Object data in JSON =>
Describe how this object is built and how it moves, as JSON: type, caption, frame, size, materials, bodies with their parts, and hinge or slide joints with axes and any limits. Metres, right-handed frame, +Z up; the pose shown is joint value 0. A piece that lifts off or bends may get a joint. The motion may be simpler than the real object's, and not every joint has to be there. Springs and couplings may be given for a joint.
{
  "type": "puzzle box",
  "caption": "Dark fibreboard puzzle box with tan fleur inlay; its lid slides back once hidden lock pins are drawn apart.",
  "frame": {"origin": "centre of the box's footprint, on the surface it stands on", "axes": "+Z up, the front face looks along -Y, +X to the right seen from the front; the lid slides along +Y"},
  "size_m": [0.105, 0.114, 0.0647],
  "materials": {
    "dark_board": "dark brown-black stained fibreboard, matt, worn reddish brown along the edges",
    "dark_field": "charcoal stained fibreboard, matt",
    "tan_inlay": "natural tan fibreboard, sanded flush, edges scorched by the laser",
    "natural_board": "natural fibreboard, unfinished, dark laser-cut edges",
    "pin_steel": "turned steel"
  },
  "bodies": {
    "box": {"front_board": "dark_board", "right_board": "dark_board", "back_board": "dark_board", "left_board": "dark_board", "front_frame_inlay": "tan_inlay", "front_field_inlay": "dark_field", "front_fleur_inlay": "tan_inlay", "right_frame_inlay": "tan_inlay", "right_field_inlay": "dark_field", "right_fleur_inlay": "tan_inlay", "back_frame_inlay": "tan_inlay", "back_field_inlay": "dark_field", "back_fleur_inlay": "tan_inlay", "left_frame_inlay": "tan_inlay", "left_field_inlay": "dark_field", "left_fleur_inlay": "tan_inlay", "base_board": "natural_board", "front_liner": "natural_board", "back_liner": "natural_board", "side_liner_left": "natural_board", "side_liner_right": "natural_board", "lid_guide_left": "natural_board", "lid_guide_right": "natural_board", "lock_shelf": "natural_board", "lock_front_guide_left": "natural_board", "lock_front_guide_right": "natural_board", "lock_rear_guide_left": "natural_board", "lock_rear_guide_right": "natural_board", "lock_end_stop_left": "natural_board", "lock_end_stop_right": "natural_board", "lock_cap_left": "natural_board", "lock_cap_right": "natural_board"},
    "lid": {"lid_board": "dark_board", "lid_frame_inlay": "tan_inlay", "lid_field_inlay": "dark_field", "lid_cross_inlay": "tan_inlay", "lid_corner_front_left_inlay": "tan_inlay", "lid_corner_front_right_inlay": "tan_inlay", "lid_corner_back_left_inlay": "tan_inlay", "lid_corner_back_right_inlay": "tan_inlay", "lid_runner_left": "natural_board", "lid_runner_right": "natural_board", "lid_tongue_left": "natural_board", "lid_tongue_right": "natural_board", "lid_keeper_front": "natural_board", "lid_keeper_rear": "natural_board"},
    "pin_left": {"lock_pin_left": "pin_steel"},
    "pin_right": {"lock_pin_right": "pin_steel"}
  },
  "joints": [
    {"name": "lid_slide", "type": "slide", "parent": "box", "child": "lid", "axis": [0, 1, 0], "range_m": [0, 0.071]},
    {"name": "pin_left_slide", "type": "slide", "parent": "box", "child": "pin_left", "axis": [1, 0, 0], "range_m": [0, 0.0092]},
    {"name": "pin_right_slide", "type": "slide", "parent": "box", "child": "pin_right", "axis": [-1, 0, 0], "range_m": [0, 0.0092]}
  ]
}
--
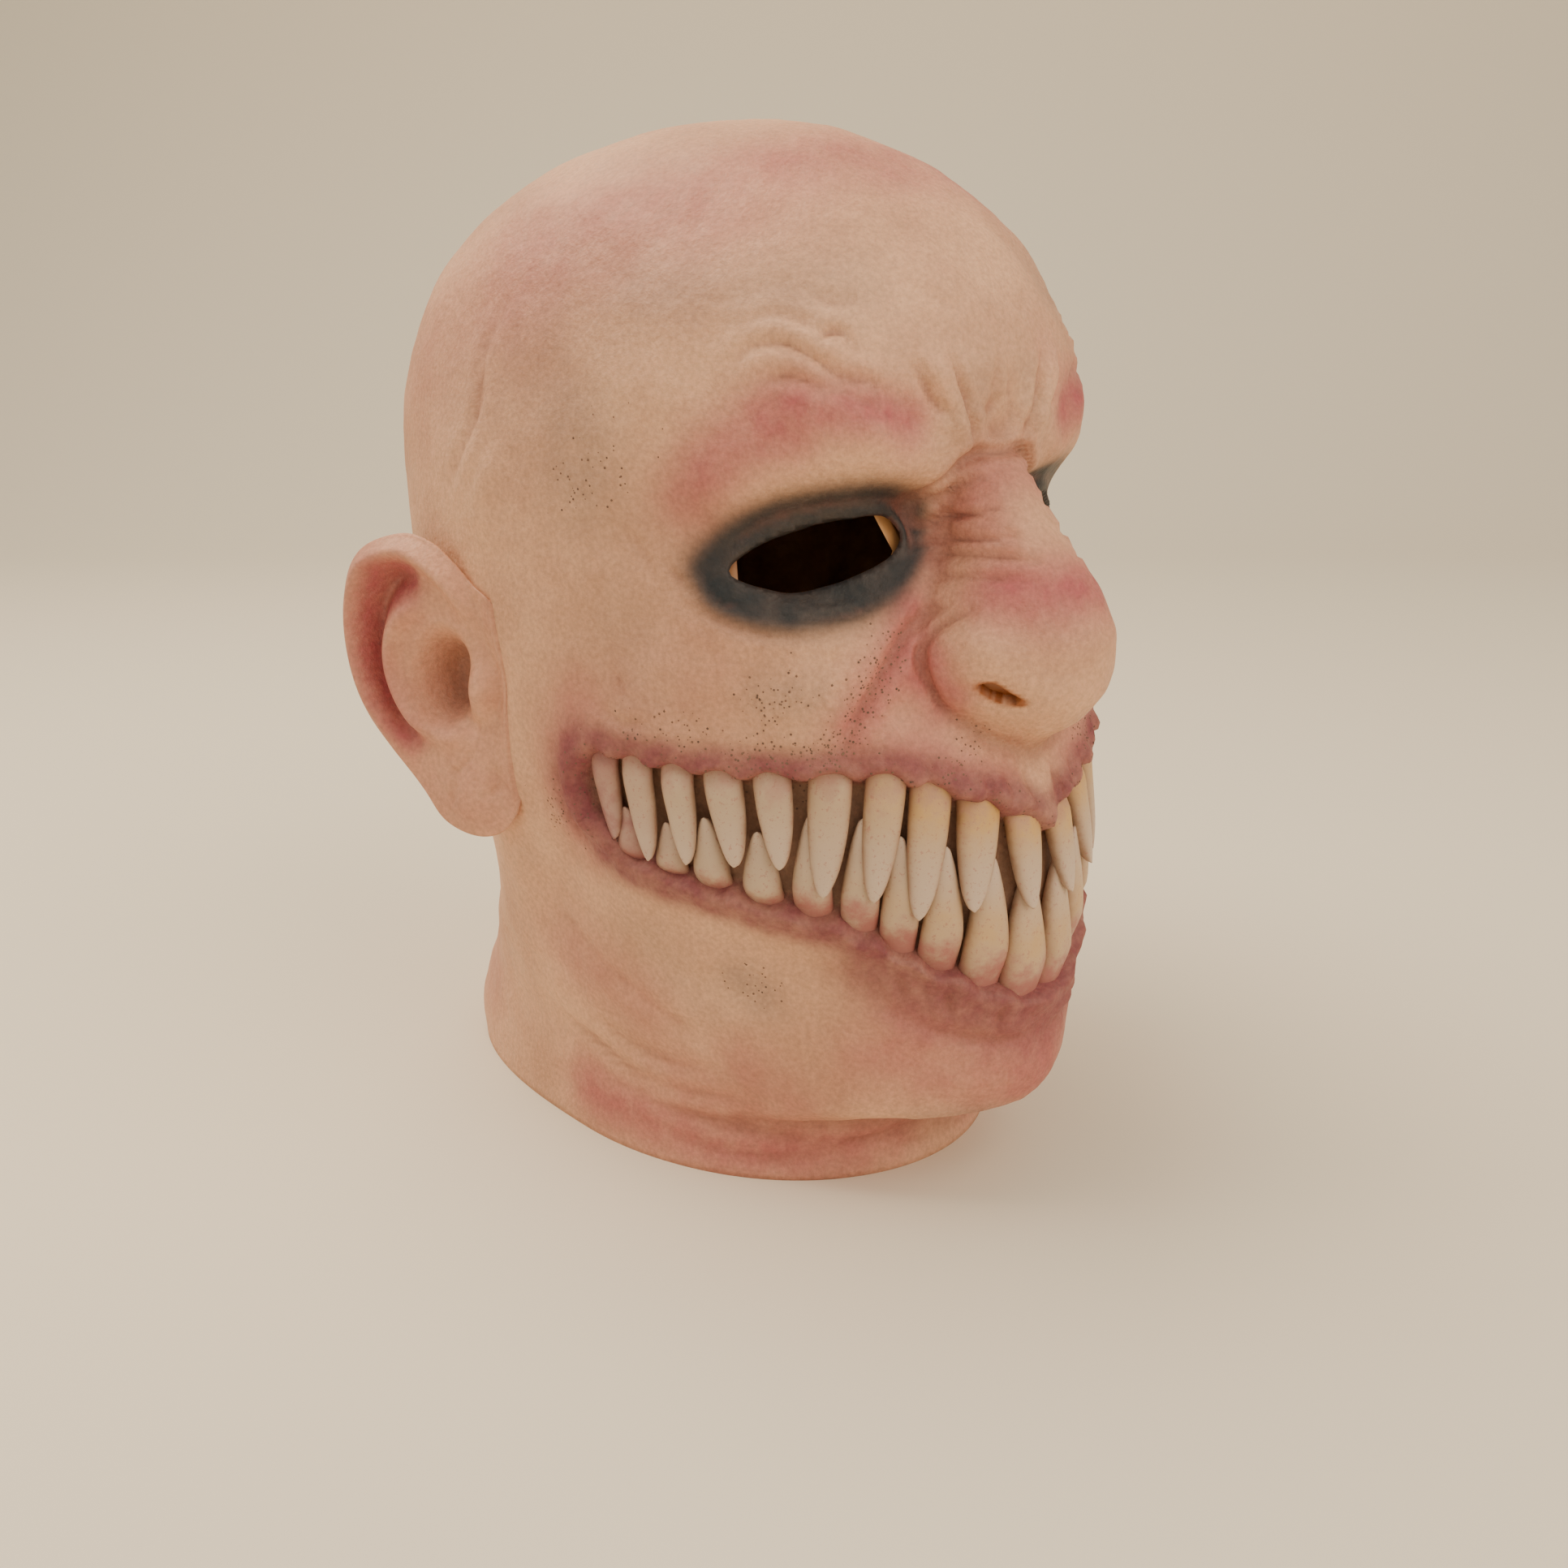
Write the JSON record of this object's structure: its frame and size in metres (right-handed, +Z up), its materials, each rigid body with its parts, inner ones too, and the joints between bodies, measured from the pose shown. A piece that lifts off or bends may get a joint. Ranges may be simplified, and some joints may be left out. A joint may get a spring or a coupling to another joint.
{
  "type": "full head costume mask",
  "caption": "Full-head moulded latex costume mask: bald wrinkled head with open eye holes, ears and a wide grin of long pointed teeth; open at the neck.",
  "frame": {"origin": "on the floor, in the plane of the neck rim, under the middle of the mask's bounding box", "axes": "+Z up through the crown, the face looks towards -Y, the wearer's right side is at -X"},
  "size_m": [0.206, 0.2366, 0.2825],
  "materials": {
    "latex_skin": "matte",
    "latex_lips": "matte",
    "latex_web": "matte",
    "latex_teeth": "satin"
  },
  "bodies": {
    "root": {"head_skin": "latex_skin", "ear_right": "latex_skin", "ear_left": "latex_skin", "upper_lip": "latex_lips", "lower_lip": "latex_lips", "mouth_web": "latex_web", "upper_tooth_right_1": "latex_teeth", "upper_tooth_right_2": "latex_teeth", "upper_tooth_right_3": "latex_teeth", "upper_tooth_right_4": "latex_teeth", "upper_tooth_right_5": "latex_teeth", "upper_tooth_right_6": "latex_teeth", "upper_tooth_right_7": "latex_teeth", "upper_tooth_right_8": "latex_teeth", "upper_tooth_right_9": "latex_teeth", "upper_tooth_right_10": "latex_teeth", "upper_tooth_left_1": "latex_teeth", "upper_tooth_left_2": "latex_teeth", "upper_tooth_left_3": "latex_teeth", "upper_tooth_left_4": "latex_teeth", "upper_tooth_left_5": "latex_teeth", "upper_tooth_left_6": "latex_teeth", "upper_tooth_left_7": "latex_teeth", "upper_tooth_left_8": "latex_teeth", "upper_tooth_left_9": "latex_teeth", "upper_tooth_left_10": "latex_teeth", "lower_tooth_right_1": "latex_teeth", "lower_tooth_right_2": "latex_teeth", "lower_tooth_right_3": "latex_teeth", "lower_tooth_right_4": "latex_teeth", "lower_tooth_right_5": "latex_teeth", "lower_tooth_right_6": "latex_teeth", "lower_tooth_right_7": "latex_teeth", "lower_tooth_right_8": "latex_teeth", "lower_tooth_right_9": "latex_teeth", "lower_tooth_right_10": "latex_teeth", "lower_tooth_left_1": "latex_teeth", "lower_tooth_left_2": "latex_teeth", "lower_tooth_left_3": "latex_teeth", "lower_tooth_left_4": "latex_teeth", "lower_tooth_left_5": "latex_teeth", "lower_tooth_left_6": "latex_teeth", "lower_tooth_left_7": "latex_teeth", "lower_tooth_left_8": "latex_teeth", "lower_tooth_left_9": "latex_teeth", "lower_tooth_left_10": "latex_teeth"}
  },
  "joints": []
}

The problem => Find each line in the records holding the string "caption" and show it.

Solution to this exercise =>
Describe how this object is built and how it moves, as JSON: type, caption, frame, size, materials, bodies with their parts, and hinge or slide joints with axes and any limits. Metres, right-handed frame, +Z up; the pose shown is joint value 0. A piece that lifts off or bends may get a joint. The motion may be simpler than the real object's, and not every joint has to be there. Springs and couplings may be given for a joint.
  "caption": "Dark fibreboard puzzle box with tan fleur inlay; its lid slides back once hidden lock pins are drawn apart.",
  "caption": "Full-head moulded latex costume mask: bald wrinkled head with open eye holes, ears and a wide grin of long pointed teeth; open at the neck.",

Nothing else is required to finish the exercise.